#### Data excerpt

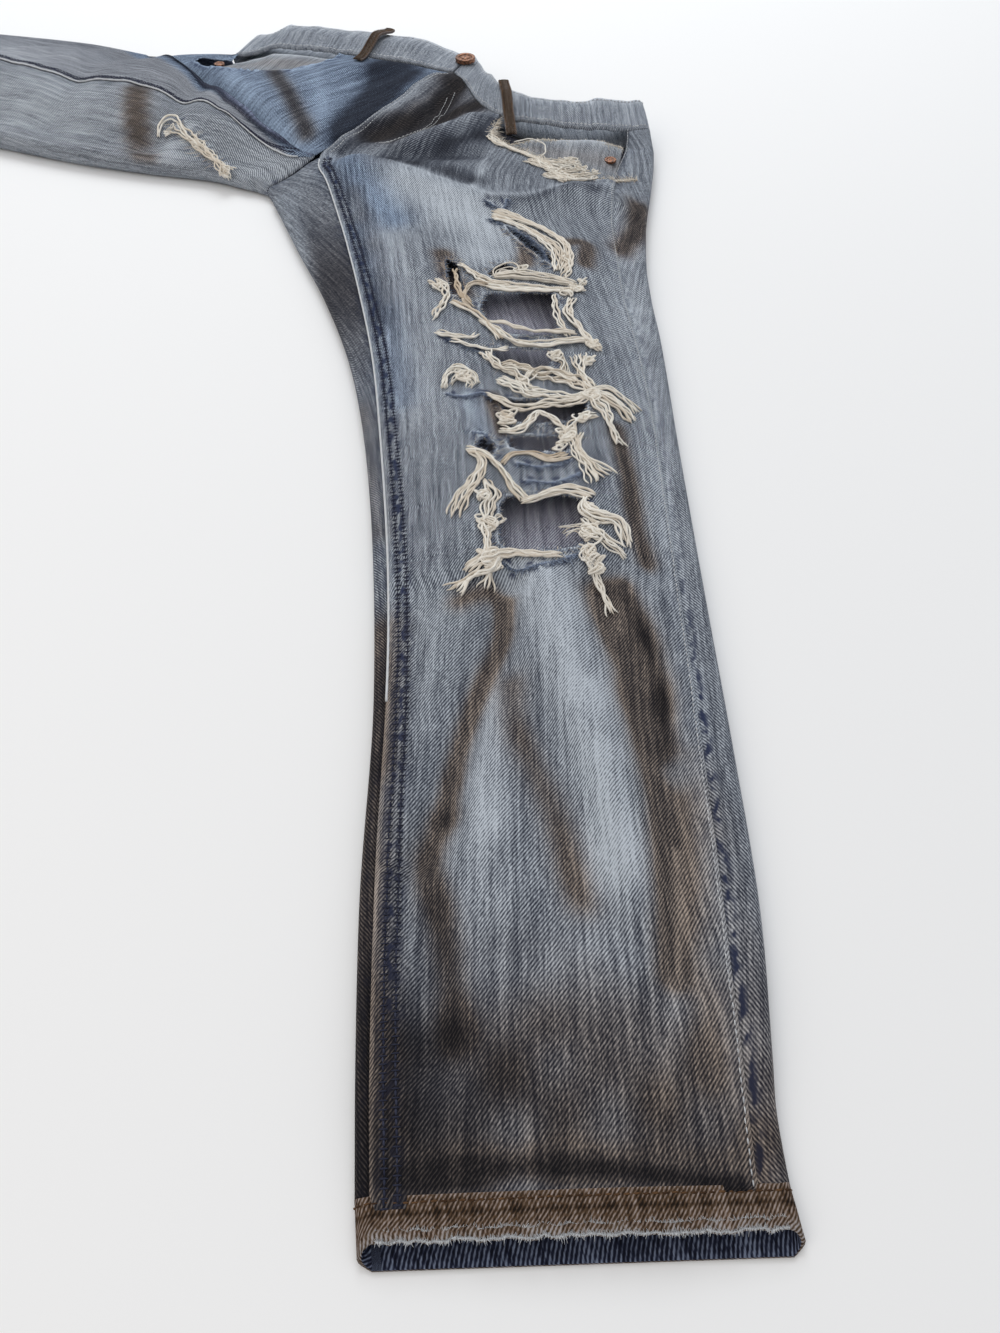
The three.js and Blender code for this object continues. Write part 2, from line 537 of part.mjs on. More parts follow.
/** A folded hem: a ring round the bottom of a leg. Its rows run from its stitched edge to its worn edge. */
function hemRows([inner, outer], [innerOut, outerOut], down, radius, height) {
  return [0.7, HEM_DEPTH / 2, HEM_DEPTH].map((depth) => {
    const dropped = depth + (HEM_DROP * depth) / HEM_DEPTH;
    const [innerTop, outerTop] = [inner, outer].map((place) => moved(place, down, depth));
    const [innerFoot, outerFoot] = [inner, outer].map((place) => moved(place, down, dropped));
    const turn = (top, foot, out, from, to) =>
      roll(top, out, radius, from, to).map((place, k, all) => {
        const share = from < to ? k / (all.length - 1) : 1 - k / (all.length - 1);
        return place.add(point(foot[0] - top[0], foot[1] - top[1]).multiplyScalar(share));
      });
    const between = ([from, fromOut], [to, toOut]) =>
      run(moved(from, fromOut, -radius), moved(to, toOut, -radius), 7).slice(1, -1);
    const across = between([innerTop, innerOut], [outerTop, outerOut]);
    const back = between([outerFoot, outerOut], [innerFoot, innerOut]);
    return [
      ...turn(innerTop, innerFoot, innerOut, Math.PI, 0),
      ...lift(across, height),
      ...turn(outerTop, outerFoot, outerOut, 0, Math.PI),
      ...lift(back, floorHeight),
    ];
  });
}
const leftEnd = LEFT_ROWS.at(-1);
const rightEnd = RIGHT_ROWS.at(-1);
const leftHemRows = () =>
  hemRows([leftEnd.inner, leftEnd.outer], [[-1, 0], [1, 0]], [0, -1], EDGE, bodyTop);
const rightHemRows = () =>
  hemRows([rightEnd.near, rightEnd.far], [NEAR_OUT, FAR_OUT], legAxis, ROLL, thighTop);

// Places on the hips, measured up from the crotch and across from the centre line.
const onHip = (up, across) => [
  Math.cos(HIP_TILT) * up + Math.sin(HIP_TILT) * across,
  Math.sin(HIP_TILT) * up - Math.cos(HIP_TILT) * across,
];

// The left front pocket: its worn mouth, and the facing that shows in it, torn off along the waistband.
const POCKET_MOUTH = [
  [151, 60], [147, 34], [137, 10], [142, -8], [160, -26], [172, -48], [190, -71], [214, -70], [236, -58],
];
const POCKET_BEYOND = [[290, -50], [290, 70], [200, 70]];
const FACING_TOP = curveAt([[150, 3], [166, 7], [190, 3], [218, -2], [238, -6]]);
const FACING_FOOT = curveAt([[152, -28], [166, -52], [186, -80], [206, -84], [216, -78]]);

// The right one, whole: its facing runs up to the waistband.
const RIGHT_MOUTH = [
  [36, 210], [24, 178], [8, 163], [-18, 155], [-46, 158], [-72, 169], [-92, 185], [-102, 205],
];
const RIGHT_BEYOND = [[-98, 219], [-70, 207], [-58, 240]];
const RIGHT_FACING_TOP = curveAt([[30, 177], [8, 188], [-32, 204], [-68, 211]]);
const RIGHT_FACING_FOOT = curveAt([[14, 152], [-18, 144], [-48, 147], [-78, 160], [-98, 180]]);
const FACING_DROP = CLOTH + 1.9; // from the front's face down to the facing's

/** Rows of a pocket's facing, from its edge by the waistband to its edge inside the mouth. */
function facingRows(top, foot, drop) {
  const rows = steps(5).map((t) => lift(steps(7).map((u) => mixPoint(top(u), foot(u), t)), bodyTop));
  return raised(rows, drop);
}

/** A back pocket, flat under the seat: five-sided, with its point towards the thigh. */
function backPocketRows(side) {
  return steps(4).map((t) =>
    steps(6).map((u) => {
      const width = mix(BACK_POCKET.wide, BACK_POCKET.narrow, t);
      const middle = BACK_POCKET.from + BACK_POCKET.wide / 2;
      const sag = BACK_POCKET.point * t * (1 - Math.abs(2 * u - 1));
      const up = BACK_POCKET.low + BACK_POCKET.tall * (1 - t) - sag;
      return point(...onHip(up, side * (middle + width * (u - 0.5))));
    }),
  );
}

/** A belt loop: a strip over the waistband, from below its seam to above its top edge. */
function loopRows(foot, head, height, bow, clear) {
  const along = unit(foot, head);
  const length = Math.hypot(head[0] - foot[0], head[1] - foot[1]);
  const across = [along[1], -along[0]];
  return steps(5).map((t) =>
    [-0.5, 0, 0.5].map((share) => {
      const place = moved(mixPoint(head, foot, t), across, share * LOOP.width);
      const arch = bow * Math.sin(Math.PI * clamp((t * length - LOOP.above) / (length - LOOP.below), 0, 1));
      return point(...place, height(...place) + clear + arch);
    }),
  );
}

// Rips down the left thigh and knee: the outline of each hole.
const RIPS = [
  [[122, -112], [141, -130], [160, -168], [158, -188], [146, -168], [128, -136]],
  [[108, -186], [120, -172], [131, -178], [127, -190]],
  [[84, -164], [94, -172], [93, -208], [82, -212]],
  [[106, -205], [153, -212], [145, -260], [107, -253], [100, -226]],
  [[101, -266], [143, -274], [131, -296], [104, -287]],
  [[99, -316], [151, -324], [146, -342], [103, -340]],
  [[100, -349], [136, -353], [133, -366], [101, -362]],
  [[81, -358], [87, -349], [94, -354], [92, -368]],
  [[90, -396], [134, -400], [130, -438], [85, -436]],
];
const RIGHT_RIP = [[-118, 72], [-104, 76], [-84, 36], [-66, 8], [-72, 4], [-92, 30]];

// Yarns left hanging in and over the rips, in bundles.
const YARNS = [
  [[128, -114], [150, -140], [163, -172], [161, -196]],
  [[90, -172], [104, -192], [128, -203], [164, -212]],
  [[72, -200], [82, -222], [99, -238], [107, -259], [143, -270], [164, -273]],
  [[98, -274], [121, -294], [150, -306]],
  [[85, -306], [108, -313], [140, -322], [160, -318], [172, -340]],
  [[97, -328], [106, -345], [122, -341], [142, -354]],
  [[75, -362], [88, -370], [98, -388], [106, -399], [138, -396], [142, -424]],
  [[82, -384], [75, -392], [67, -408], [63, -430]],
  [[76, -441], [92, -441], [112, -443], [126, -447]],
];
const RIGHT_YARN = [[-116, 82], [-104, 62], [-84, 34], [-66, 2]];

/** A bundle of yarns lying along a line, just clear of the cloth. */
function yarnBundle(places, height) {
  const clear = YARN_RADIUS + 1.6;
  const at = curveAt(places);
  const route = new THREE.CatmullRomCurve3(
    steps(8).map(at).map(([x, y]) => {
      const around = [[0, 0], [5, 0], [-5, 0], [0, 5], [0, -5]].map(([dx, dy]) => height(x + dx, y + dy));
      return point(x, y, Math.max(...around) + clear);
    }),
  );
  const section = new THREE.Shape(
    steps(6).slice(1).map((t) => {
      const turn = 2 * Math.PI * t;
      return new THREE.Vector2(YARN_RADIUS * Math.cos(turn), YARN_RADIUS * Math.sin(turn));
    }),
  );
  return new THREE.ExtrudeGeometry(section, { steps: 10, extrudePath: route });
}

/** A turned disc with a rounded head, standing on the cloth at a place. */
function stud([x, y], { radius, height }, lowest, segments = 14) {
  const profile = [[0, 0], [0.8, 0], [1, 0.35], [0.94, 0.8], [0.72, 1], [0.5, 0.86], [0, 0.9]];
  const turned = profile.map(([r, z]) => new THREE.Vector2(r * radius, z * height));
  const geometry = new THREE.LatheGeometry(turned, segments);
  return geometry.rotateX(Math.PI / 2).translate(x, y, lowest);
}

function solidOf(geometry) {
  const bare = geometry.clone();
  ["normal", "uv"].forEach((name) => bare.deleteAttribute(name));
  const merged = mergeVertices(bare, 1e-3);
  const vertProperties = merged.attributes.position.array;
  const triVerts = new Uint32Array(merged.index.array);
  return new wasm.Manifold(new wasm.Mesh({ numProp: 3, vertProperties, triVerts }));
}

/** A geometry with upright holes cut through it. */
function cutThrough(geometry, outlines, lowest) {
  const cut = outlines.reduce((solid, outline) => {
    const shape = new THREE.Shape(outline.map(([x, y]) => new THREE.Vector2(x, y)));
    const hole = new THREE.ExtrudeGeometry(shape, { depth: 60, bevelEnabled: false });
    return solid.subtract(solidOf(hole.translate(0, 0, lowest)));
  }, solidOf(geometry));
  const { vertProperties, triVerts } = cut.getMesh();
  const result = new THREE.BufferGeometry();
  result.setAttribute("position", new THREE.BufferAttribute(vertProperties, 3));
  result.setIndex(new THREE.BufferAttribute(triVerts, 1));
  result.computeVertexNormals();
  return result;
}

/** How much higher than a flat lay the cloth stands round the open waist, as a share of its height. */
function standing(x, y) {
  const [buttonX, buttonY] = STANDING.button;
  const [cornerX, cornerY] = STANDING.at;
  const waistTop = [...steps(10).map(rightTop).reverse(), ...steps(10).map(leftTop).slice(1)];
  const besideButton = ease((Math.hypot(x - buttonX, y - buttonY) - 18) / 34);
  const fromCorner = Math.hypot(x - cornerX, y - cornerY) / STANDING.spread;
  const alongTop = ease(1 - distanceTo(waistTop, x, y) / STANDING.reach) * besideButton;
  return STANDING.top * alongTop + STANDING.corner * Math.exp(-(fromCorner ** 2));
}

const jeans = new THREE.Group();
/** Adds a named solid, raised where the waist stands open. */
function add(name, geometry, finish) {
  const places = geometry.attributes.position;
  for (let k = 0; k < places.count; k += 1) {
    places.setZ(k, places.getZ(k) * (1 + standing(places.getX(k), places.getY(k))));
  }
  const mesh = new THREE.Mesh(geometry, new THREE.MeshStandardMaterial({ metalness: 0, ...finish }));
  mesh.name = name;
  jeans.add(mesh);
}

const leftFront = clothWall(leftFrontRows(steps(12)), CLOTH);
const rightFront = clothWall(rightFrontRows(), CLOTH, { facing: -1 });
const rightBack = clothWall(rightBackRows(), CLOTH);
add("left_front", cutThrough(leftFront, [...RIPS, [...POCKET_MOUTH, ...POCKET_BEYOND]], 4), FINISH.leftFront);
add("left_back", clothWall(leftBackRows(), CLOTH, { facing: -1 }), FINISH.leftBack);
add("right_front", cutThrough(rightFront, [[...RIGHT_MOUTH, ...RIGHT_BEYOND]], 4), FINISH.rightFront);
add("right_back", cutThrough(rightBack, [RIGHT_RIP], 10), FINISH.rightBack);
add("yoke_left", clothWall(leftYokeRows(), CLOTH, { facing: -1 }), FINISH.leftBack);
add("yoke_right", clothWall(rightYokeRows(), CLOTH), FINISH.rightBack);
add("waistband_left", clothWall(leftBandRows(), BAND, { facing: -1 }), FINISH.band);
add("waistband_right", clothWall(rightBandRows(), BAND), FINISH.band);
add("hem_left", clothWall(leftHemRows(), BAND, { looped: true }), FINISH.hem);
add("hem_right", clothWall(rightHemRows(), BAND, { looped: true, facing: -1 }), FINISH.hem);
add("pocket_facing_left", clothWall(facingRows(FACING_TOP, FACING_FOOT, -FACING_DROP), CLOTH), FINISH.facing);
const rightFacing = facingRows(RIGHT_FACING_TOP, RIGHT_FACING_FOOT, FACING_DROP);
add("pocket_facing_right", clothWall(rightFacing, CLOTH, { facing: -1 }), FINISH.facing);
["left", "right"].forEach((name, k) => {
  const wall = clothWall(backPocketRows(1 - 2 * k), CLOTH, { facing: 2 * k - 1 });
  add(`back_pocket_${name}`, wall, FINISH.leftBack);
});
YARNS.forEach((places, k) => add(`rip_yarns_${k + 1}`, yarnBundle(places, bodyTop), FINISH.yarn));
add("rip_yarns_right_leg", yarnBundle(RIGHT_YARN, thighTop), FINISH.yarn);

/** The foot and head of a back belt loop, at a share of the way from the centre back to a side. */
const backLoop = (share, seamLine, topLine) => [
  moved(seamLine(share), unit(topLine(share), seamLine(share)), LOOP.below - 6),
  moved(topLine(share), unit(seamLine(share), topLine(share)), 6),
];
const LOOPS = {
  front_left: [[152.5, 3], [157.5, 87], bodyTop, LOOP.bow, LOOP.wall + 0.8],
  front_right: [[41, 163], [73, 208.5], bodyTop, LOOP.bow, LOOP.wall + 0.8],
  back_left: [...backLoop(0.68, leftWaist, leftTop), () => 0, 0, 0],
  back_middle: [[121, 141], [150, 178], () => 0, 0, 0],
  back_right: [...backLoop(0.55, rightWaist, rightTop), () => 0, 0, 0],
};
Object.entries(LOOPS).forEach(([place, strip]) => {
  const facing = place.startsWith("back") ? -1 : 1;
  add(`belt_loop_${place}`, clothWall(loopRows(...strip), LOOP.wall, { facing }), FINISH.band);
});
add("waist_button", stud([133, 151], BUTTON, bodyTop(133, 151) + 1.2, 20), FINISH.copper);
add("rivet_left", stud([223, -34], RIVET, bodyTop(223, -34) - 1.6), FINISH.copper);
add("rivet_right", stud([-80, 196], RIVET, bodyTop(-80, 196) - 1.6), FINISH.copper);

export default jeans;
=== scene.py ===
"""Ripped jeans laid flat with the front up: denim shells, seams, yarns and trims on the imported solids.

Plan lines and heights are in millimetres, in the part's frame, and become metres where a mesh is made.
"""
import logging
import math
from collections.abc import Callable, Iterable, Sequence
from dataclasses import dataclass, field
from enum import Enum

import bpy
import numpy as np
from mathutils import Matrix, Vector


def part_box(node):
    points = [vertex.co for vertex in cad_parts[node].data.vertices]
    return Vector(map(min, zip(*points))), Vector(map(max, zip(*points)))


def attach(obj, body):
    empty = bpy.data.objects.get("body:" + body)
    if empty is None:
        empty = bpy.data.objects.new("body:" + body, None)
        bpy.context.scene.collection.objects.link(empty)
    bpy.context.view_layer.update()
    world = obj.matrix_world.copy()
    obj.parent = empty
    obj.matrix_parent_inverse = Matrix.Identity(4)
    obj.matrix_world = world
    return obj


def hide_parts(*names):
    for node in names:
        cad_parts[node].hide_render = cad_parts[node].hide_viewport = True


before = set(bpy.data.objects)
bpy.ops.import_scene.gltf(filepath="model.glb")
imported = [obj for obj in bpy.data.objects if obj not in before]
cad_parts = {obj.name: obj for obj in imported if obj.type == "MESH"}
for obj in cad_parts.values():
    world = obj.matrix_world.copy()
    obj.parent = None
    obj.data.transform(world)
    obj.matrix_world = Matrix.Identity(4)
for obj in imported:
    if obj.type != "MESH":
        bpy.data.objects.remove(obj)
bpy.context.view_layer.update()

logging.basicConfig(level=logging.INFO, format="%(relativeCreated)6d ms  %(message)s")
log = logging.getLogger("jeans")

MM = 0.001
Array = np.ndarray
Place = tuple[float, float]
Curve = Callable[[Array], Array]
Color = tuple[float, float, float]
Spot = tuple[float, float, float]
Object = bpy.types.Object
Material = bpy.types.Material
Socket = bpy.types.NodeSocket
Strands = tuple[list[Array], list[Array], list[float]]


# ---------------------------------------------------------------- plan lines


def ease(t: Array | float) -> Array:
    """A smooth step from 0 to 1."""
    t = np.clip(t, 0.0, 1.0)
    return t * t * (3.0 - 2.0 * t)


def mix(a: Array | float, b: Array | float, t: Array | float) -> Array:
    """The value a share t of the way from a to b."""
    return a + (b - a) * t


def bell(distance: Array, reach: float) -> Array:
    """A soft bump: 1 on a line, fading over its reach."""
    return np.exp(-((distance / reach) ** 2))


def unit_of(v: Array) -> Array:
    """Vectors made one long."""
    return v / np.maximum(np.linalg.norm(v, axis=-1, keepdims=True), 1e-9)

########

» What is expected:
Return exactly the leading lines of the listing, stopping after the line in which "legAxis, ROLL, thighTop);" occurs.

» Complete answer:
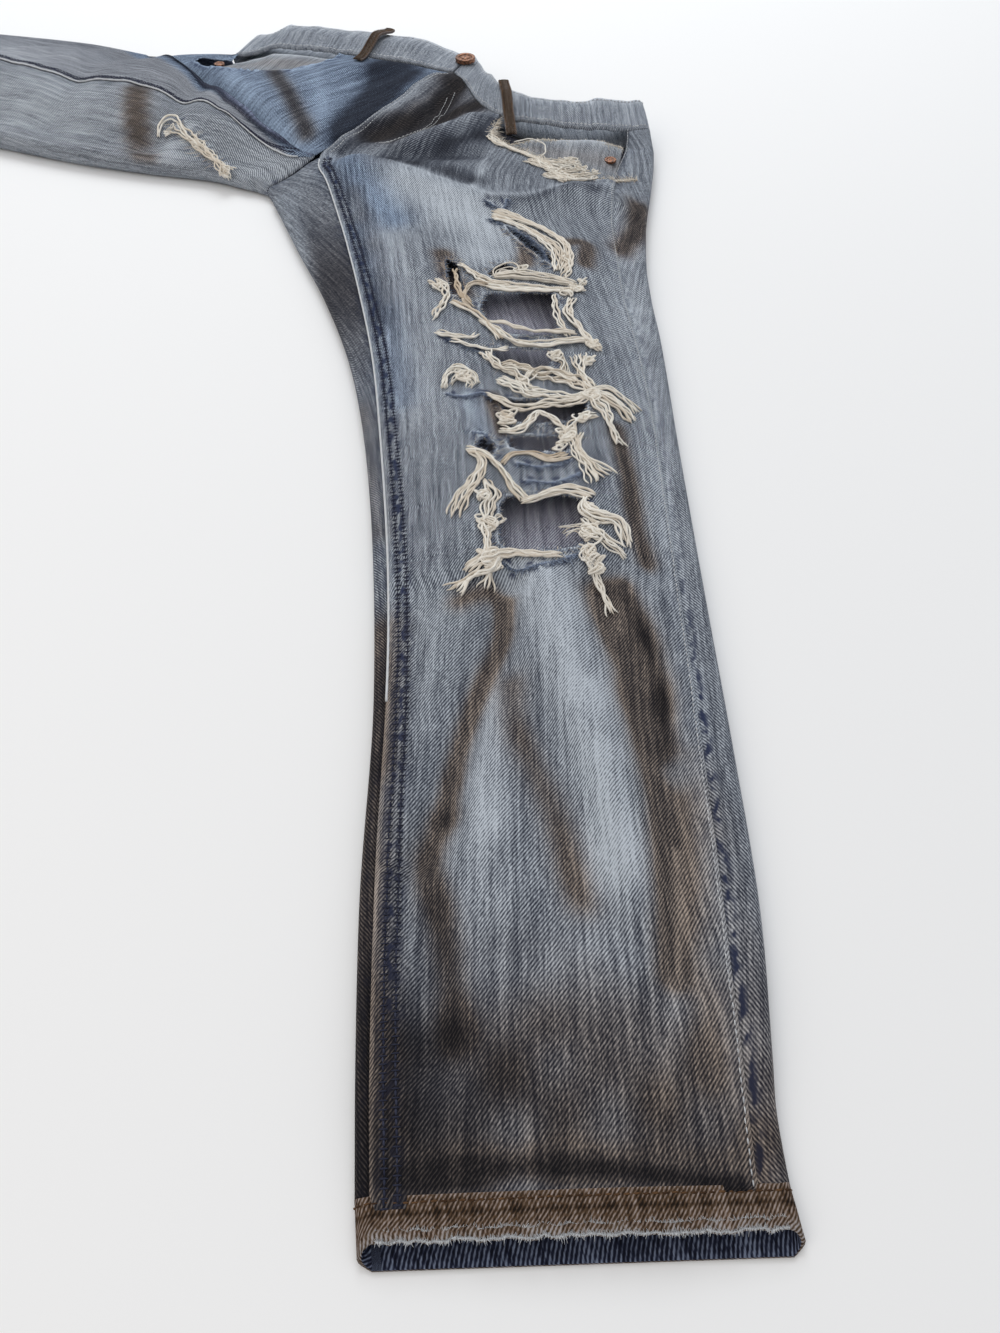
The three.js and Blender code for this object continues. Write part 2, from line 537 of part.mjs on. More parts follow.
/** A folded hem: a ring round the bottom of a leg. Its rows run from its stitched edge to its worn edge. */
function hemRows([inner, outer], [innerOut, outerOut], down, radius, height) {
  return [0.7, HEM_DEPTH / 2, HEM_DEPTH].map((depth) => {
    const dropped = depth + (HEM_DROP * depth) / HEM_DEPTH;
    const [innerTop, outerTop] = [inner, outer].map((place) => moved(place, down, depth));
    const [innerFoot, outerFoot] = [inner, outer].map((place) => moved(place, down, dropped));
    const turn = (top, foot, out, from, to) =>
      roll(top, out, radius, from, to).map((place, k, all) => {
        const share = from < to ? k / (all.length - 1) : 1 - k / (all.length - 1);
        return place.add(point(foot[0] - top[0], foot[1] - top[1]).multiplyScalar(share));
      });
    const between = ([from, fromOut], [to, toOut]) =>
      run(moved(from, fromOut, -radius), moved(to, toOut, -radius), 7).slice(1, -1);
    const across = between([innerTop, innerOut], [outerTop, outerOut]);
    const back = between([outerFoot, outerOut], [innerFoot, innerOut]);
    return [
      ...turn(innerTop, innerFoot, innerOut, Math.PI, 0),
      ...lift(across, height),
      ...turn(outerTop, outerFoot, outerOut, 0, Math.PI),
      ...lift(back, floorHeight),
    ];
  });
}
const leftEnd = LEFT_ROWS.at(-1);
const rightEnd = RIGHT_ROWS.at(-1);
const leftHemRows = () =>
  hemRows([leftEnd.inner, leftEnd.outer], [[-1, 0], [1, 0]], [0, -1], EDGE, bodyTop);
const rightHemRows = () =>
  hemRows([rightEnd.near, rightEnd.far], [NEAR_OUT, FAR_OUT], legAxis, ROLL, thighTop);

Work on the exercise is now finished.